IL est regrettable, en revanche, que Jeremy Rifkin passe sous silence la mise à jour de « l’information » comme dimension de la matière et la maîtrise de son traitement par les hommes. De même, il ne prend pas le soin de remonter à la démarche de base de l’économie capitaliste de « marché » : encastrer progressivement tous les rapports sociaux et culturels dans la seule activité marchande.

La privatisation de la sphère culturelle fait l’objet de la seconde partie du livre. Dans l’économie de réseau, toutes les formes de communication deviennent des marchandises. La culture elle-même, est réduite à l’état de marchandise. Ses regards sur l’installation du tourisme mondial marchandisé par Thomas Cook ou le centre commercial devenu espace culturel et lieu de distraction sont très éclairants. Il en est de même pour l’évolution des médias vers le cyberespace, nouveau théâtre universel où l’accès se fait par « ticket d’entrée ». Le marketing devient également, dans ces domaines, le principal instrument de l’exploitation du patrimoine culturel en utilisant des « passeurs spécialisés », nouveaux intermédiaires culturels.
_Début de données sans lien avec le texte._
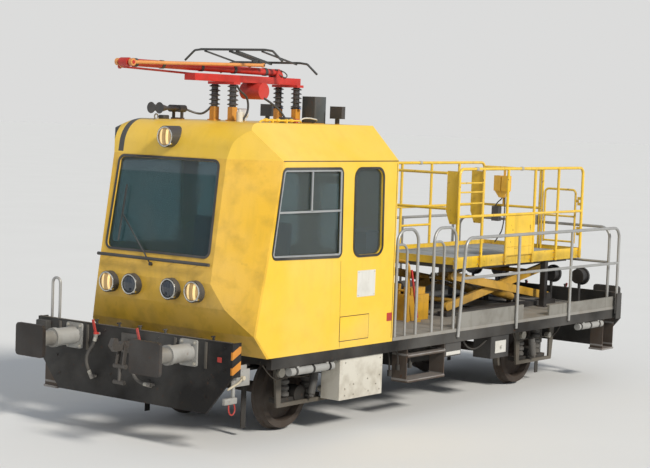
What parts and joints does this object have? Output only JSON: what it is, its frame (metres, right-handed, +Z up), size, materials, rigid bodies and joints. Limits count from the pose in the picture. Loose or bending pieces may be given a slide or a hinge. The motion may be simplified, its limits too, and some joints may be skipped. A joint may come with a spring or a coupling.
{
  "type": "track maintenance vehicle",
  "caption": "Two-axle rail motor vehicle with a cab, a folded roof pantograph, a flat deck with railings and a scissor lift work platform.",
  "frame": {"origin": "centre of the vehicle's length and width, at the height of the wheel flanges' lowest points", "axes": "+X forward to the cab end, +Y to the left side, +Z up"},
  "size_m": [10.1, 2.98, 4.4228],
  "materials": {
    "frame_black": "matte, dusty",
    "plate_black": "painted, weathered",
    "housing_grey": "painted, weathered",
    "buffer_grey": "greased and worn",
    "spring_grey": "dusty",
    "engine_grey": "cast, oily",
    "box_white": "painted, dusty",
    "step_steel": "worn steel",
    "deck_grey": "worn plate",
    "board_orange": "painted, worn",
    "rail_grey": "galvanised",
    "handrail_grey": "painted",
    "lamp_black": "painted",
    "cab_inside": "textured",
    "cab_yellow": "gloss, dusty",
    "cab_glass": "tinted",
    "seal_black": "matte",
    "roof_fittings": "painted, weathered",
    "insulator_dark": "glazed, dusty",
    "pantograph_red": "painted, weathered",
    "lift_dark": "painted, dusty",
    "platform_yellow": "gloss, dusty",
    "box_yellow": "gloss",
    "chromed_rod": "bright",
    "wheel_steel": "rusty, bright tread",
    "cock_red": "painted",
    "hose_black": "matte"
  },
  "bodies": {
    "vehicle": {"main_frame": "frame_black", "rail_guards": "frame_black", "end_plates": "plate_black", "buffer_housings": "housing_grey", "buffer_plungers": "buffer_grey", "draw_gear": "frame_black", "axle_boxes": "frame_black", "suspension": "spring_grey", "axle_guards": "frame_black", "engine_block": "engine_grey", "equipment_box": "box_white", "boxes_and_reservoirs": "frame_black", "steps": "step_steel", "deck_floor": "deck_grey", "side_boards": "board_orange", "deck_railings": "rail_grey", "handrail_loops": "handrail_grey", "rear_lamps": "lamp_black", "cab_floor": "cab_inside", "cab_side_left": "cab_yellow", "cab_side_right": "cab_yellow", "cab_front": "cab_yellow", "cab_roof": "cab_yellow", "cab_rear_wall": "cab_yellow", "cab_glass": "cab_glass", "window_seals": "seal_black", "front_lamps": "lamp_black", "bar_and_wiper": "seal_black", "cab_furniture": "cab_inside", "roof_fittings": "roof_fittings", "insulators": "insulator_dark", "pantograph_base": "pantograph_red", "lift_base": "lift_dark", "hydraulic_unit": "platform_yellow", "end_cocks": "cock_red", "hose_front_right": "hose_black", "hose_front_middle": "hose_black", "hose_rear_left": "hose_black", "hose_rear_middle": "hose_black"},
    "wheelset_front": {"wheelset_front": "wheel_steel"},
    "wheelset_rear": {"wheelset_rear": "wheel_steel"},
    "cab_door": {"cab_door": "cab_yellow", "door_glass": "cab_glass"},
    "scissor_outer": {"scissor_outer": "platform_yellow"},
    "scissor_inner": {"scissor_inner": "platform_yellow"},
    "platform": {"platform_floor": "platform_yellow", "platform_railings": "platform_yellow", "platform_end_rails": "platform_yellow", "control_boxes": "box_yellow"},
    "platform_gate": {"platform_gate": "platform_yellow"},
    "lift_barrels": {"lift_barrels": "platform_yellow"},
    "lift_rods": {"lift_rods": "chromed_rod"},
    "pantograph_lower_arm": {"pantograph_lower_arm": "pantograph_red"},
    "pantograph_upper_arm": {"pantograph_upper_arm": "pantograph_red"},
    "pantograph_head": {"pantograph_head": "pantograph_red"},
    "pantograph_push_rod": {"pantograph_push_rod": "pantograph_red"}
  },
  "joints": [
    {"name": "front_axle", "type": "hinge", "parent": "vehicle", "child": "wheelset_front", "pos_m": [2.6, 0, 0.455], "axis": [0, 1, 0], "continuous": true},
    {"name": "rear_axle", "type": "hinge", "parent": "vehicle", "child": "wheelset_rear", "pos_m": [-2.6, 0, 0.455], "axis": [0, 1, 0], "continuous": true},
    {"name": "cab_door_hinge", "type": "hinge", "parent": "vehicle", "child": "cab_door", "pos_m": [1.306, 0.854, 1.3], "axis": [0, 0, -1], "range_deg": [0, 100]},
    {"name": "scissor_lift", "type": "hinge", "parent": "vehicle", "child": "scissor_outer", "pos_m": [-3.7, 0, 1.165], "axis": [0, -1, 0], "range_deg": [0, 28]},
    {"name": "scissor_cross", "type": "hinge", "parent": "scissor_outer", "child": "scissor_inner", "pos_m": [-2.43755, 0, 1.37626], "axis": [0, -1, 0], "range_deg": [-56, 0]},
    {"name": "platform_level", "type": "hinge", "parent": "scissor_inner", "child": "platform", "pos_m": [-3.7, 0, 1.58752], "axis": [0, -1, 0], "range_deg": [0, 28]},
    {"name": "barrel_pivot", "type": "hinge", "parent": "vehicle", "child": "lift_barrels", "pos_m": [-3.33, 0, 1.13], "axis": [0, -1, 0], "range_deg": [0, 33.97]},
    {"name": "rod_slide", "type": "slide", "parent": "lift_barrels", "child": "lift_rods", "axis": [0.9721, 0, 0.2348], "range_m": [0, 0.10576]},
    {"name": "gate_hinge", "type": "hinge", "parent": "platform", "child": "platform_gate", "pos_m": [-4.18, 0.79, 2.08], "axis": [0, 0, 1], "range_deg": [0, 90]},
    {"name": "pantograph_raise", "type": "hinge", "parent": "vehicle", "child": "pantograph_lower_arm", "pos_m": [1.95, 0, 4.17], "axis": [0, -1, 0], "range_deg": [0, 28]},
    {"name": "pantograph_knee", "type": "hinge", "parent": "pantograph_lower_arm", "child": "pantograph_upper_arm", "pos_m": [4.55, 0, 4.19], "axis": [0, -1, 0], "range_deg": [-56, 0]},
    {"name": "pantograph_head_level", "type": "hinge", "parent": "pantograph_upper_arm", "child": "pantograph_head", "pos_m": [2.33, 0, 4.245], "axis": [0, -1, 0], "range_deg": [0, 28]},
    {"name": "push_rod_pivot", "type": "hinge", "parent": "vehicle", "child": "pantograph_push_rod", "pos_m": [1.6, 0, 4.056], "axis": [0, -1, 0], "range_deg": [0, 26.06]}
  ],
  "couplings": [
    {"joint": "scissor_cross", "follows": "scissor_lift", "ratio": -2},
    {"joint": "platform_level", "follows": "scissor_lift", "ratio": 1},
    {"joint": "barrel_pivot", "follows": "scissor_lift", "ratio": 1.2133},
    {"joint": "rod_slide", "follows": "scissor_lift", "m_per_rad": 0.21641},
    {"joint": "pantograph_knee", "follows": "pantograph_raise", "ratio": -2},
    {"joint": "pantograph_head_level", "follows": "pantograph_raise", "ratio": 1},
    {"joint": "push_rod_pivot", "follows": "pantograph_raise", "ratio": 0.93069}
  ]
}
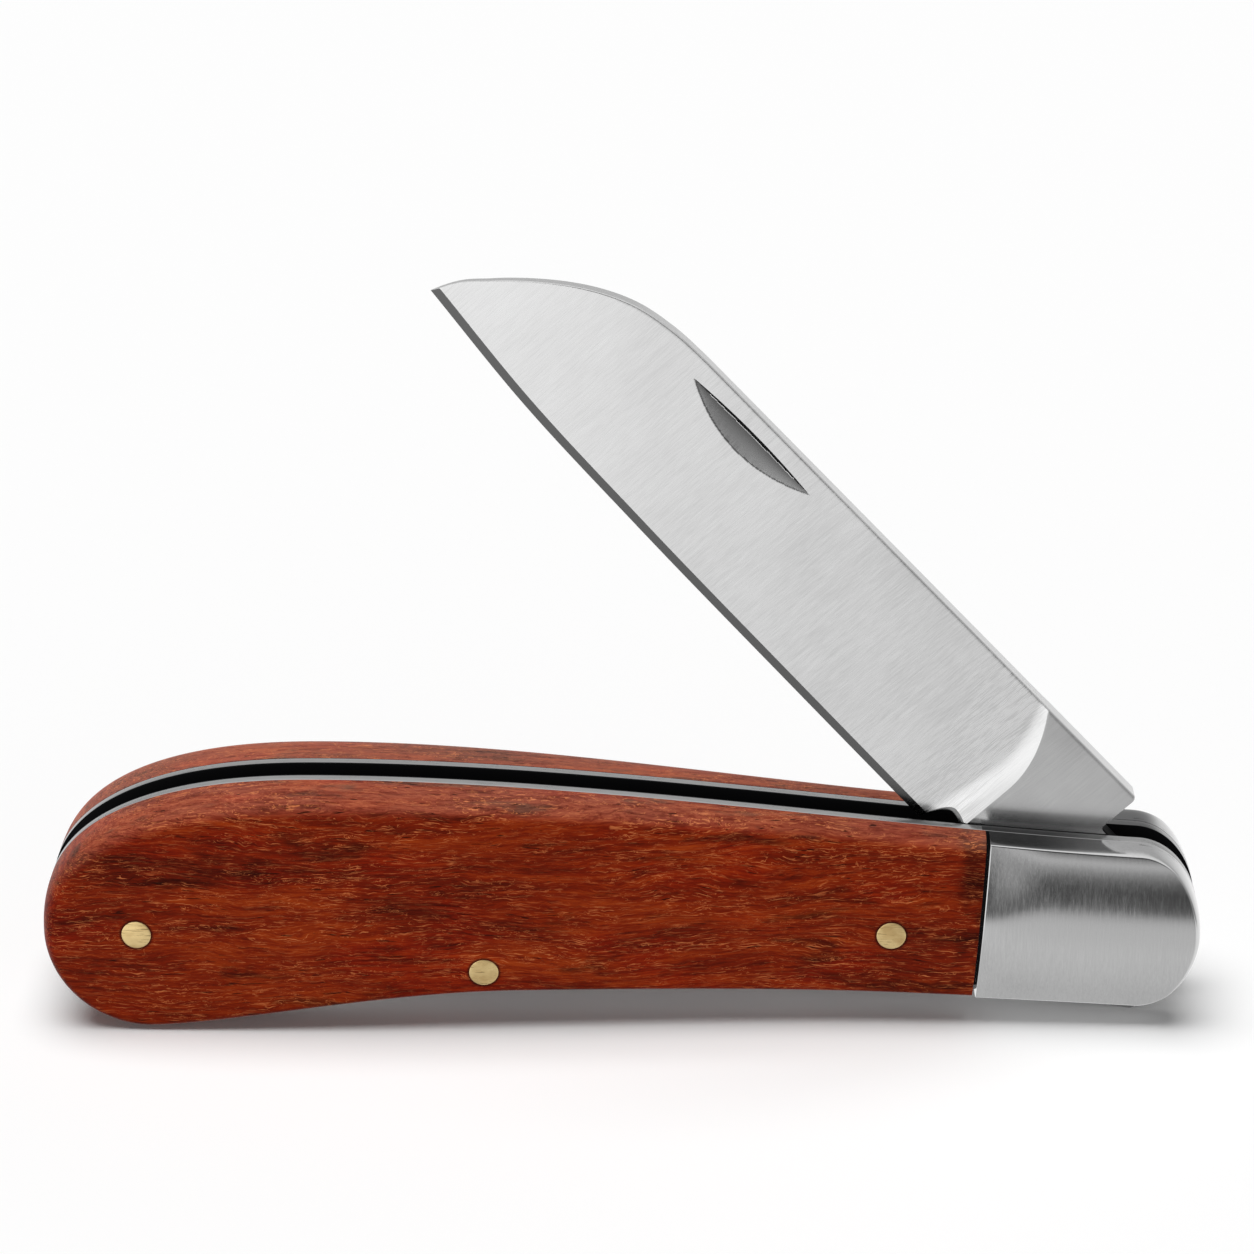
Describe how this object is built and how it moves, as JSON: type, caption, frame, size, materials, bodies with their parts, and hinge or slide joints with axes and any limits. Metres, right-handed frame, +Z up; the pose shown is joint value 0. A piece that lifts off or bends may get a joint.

Suit un chapitre sur l’évolution de la modernité vers la sur-modernité qui restructure les rapports humains autour de la « logique de l’accès » avec la recherche effrénée de sa personnalité pour chacun, en effervescence permanente vers l’illusion éphémère du bien-être dans le présent. Dans le domaine culturel, les lois sur les télécommunications donnant droit à l’accès pour les consommateurs offrent sur un plateau un contrôle de plus en plus prégnant aux grandes multinationales, en premier lieu américaines, qui mettent à mort les Etats-nations. Pour les individus, la césure se fait aussi entre les 20 % de connectés et les 80 % de déconnectés des accès aux médias et « à la culture qu’ils véhiculent ».

La question de « l’accès », en particulier vis-à-vis des nouvelles formes de communication électronique, devient donc l’essence même de la civilisation du XXIe siècle

JACQUES ROBIN, Fondateur de Transversales Sciences Culture et de VECAM ; auteur, entre autres, de Changer d’ère, Seuil, Paris, 1989.